One of the persistent puzzles of my life is how I make sense of my political and religious sensibilities. As a matter of biography, I can’t say that one emerged from the other. Likewise, as a matter of logic, I don’t think that one forms a set of first principles for the other. Rather, when I carefully examine my own thoughts, beliefs, and feelings what I find is a swirling chaos of affections and prejudices. Reflection is not a matter of building an edifice on sure foundations. Rather, it is the exertion of finding an orderly way of navigating the roil of my own reactions to the world.
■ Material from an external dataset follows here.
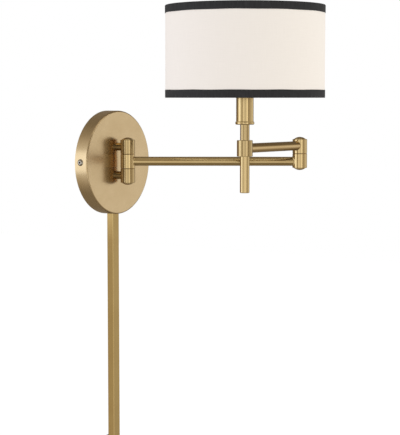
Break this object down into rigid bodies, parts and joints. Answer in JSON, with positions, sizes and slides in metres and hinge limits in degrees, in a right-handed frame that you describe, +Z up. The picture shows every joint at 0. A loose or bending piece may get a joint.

It is possible, of course, to read Mormonism as a kind of liberalism. For example, one could see in Joseph Smith the iconoclast and the liberator, the prophet who turned his back on the prejudices of the past, opened himself to the perfectibility of man, and thrived on the creative destruction of theological innovation upon innovation. Imagine yourself as a Mormon in the 1830s and the 1840s, squint so as not to notice the apocalyptic expectation of judgment upon the nations, and one’s Mormonism looks liberal, progressive, and even revolutionary. Likewise, one can read authors like Talmage, Widsoe, Bennion, or to a lesser extent B.H. Roberts and feel that Mormonism is a kind of reasonable and balanced expression of optimism on the human condition. Education, an open mind, and belief in gold plates and anthropomorphic deity all combine in a vision of enlightened progress.
There are also, of course, ways of reading Mormonism as a kind of conservatism. I went to college firmly decided against having anything to do with Mormon history or Mormon studies. This was the early 1990s and the whole project seemed impossibly rancorous. More even that that, however, my parents had lived at or near the center of so much of Mormon intellectual life in the 1980s that turning my back on Mormon studies was a way of both asserting my independence and avoiding the treacherous emotional politics of their divorce.
What changed this was B.H. Roberts. During a hot, humid, p-day afternoon in the mission office in Pusan I started reading a battered copy of The Comprehensive History of the Church. I was enthralled by Roberts’s account of the Raid of the 1880s. Beneath the veneer of objectivity, one could feel his boiling sense of outrage. I am quite glad that Mormonism is monogamous. I think that I have a pretty realistic sense of the difficulties and the heartaches of nineteenth-century plural marriage. On the other hand, my reaction is detached. I am not horrified or angst ridden about it. I can understand, sympathize with, and even admire the nineteenth-century polygamists, while being utterly content that their marital world has passed out of the Church of Jesus Christ of Latter-day Saints. On the other hand, my emotional reaction to reading about The Raid was intense. I found myself sharing Roberts’s sense of the wrong, the sense that there was something obscene about law and a distant government violently shredding a community and way of life that had been so laboriously built. This emotional reaction captures my conservatism. Indeed, the power of the emotional reaction stays with me, even though on an intellectual level I think Mormonism’s forced abandonment of polygamy was fortunate, even providential.
The relative length of these musings says something about my own liberal and conservative impulses. The liberal sentiment in my religious experience was captured neatly in a paragraph, one that ended with the rather trite summation of mid-century Mormonism’s faith in the ultimate absence of contradictions. It was clean, reassuringly progressive, and a little shallow. Capturing the conservative impulse took a detour of several paragraphs through personal and communal history. The result was richer, but also conflicted, tragic, and possibly reactionary. (I don’t care for polygamy. How dare the nineteenth-century feds try to destroy polygamy! Wait, do I want to go the barricades for polygamy?)
Try as I might, however, there is no sentiment for Walter Mondale or Michael Dukakis in my Mormonism. Their is some hope and relief in that.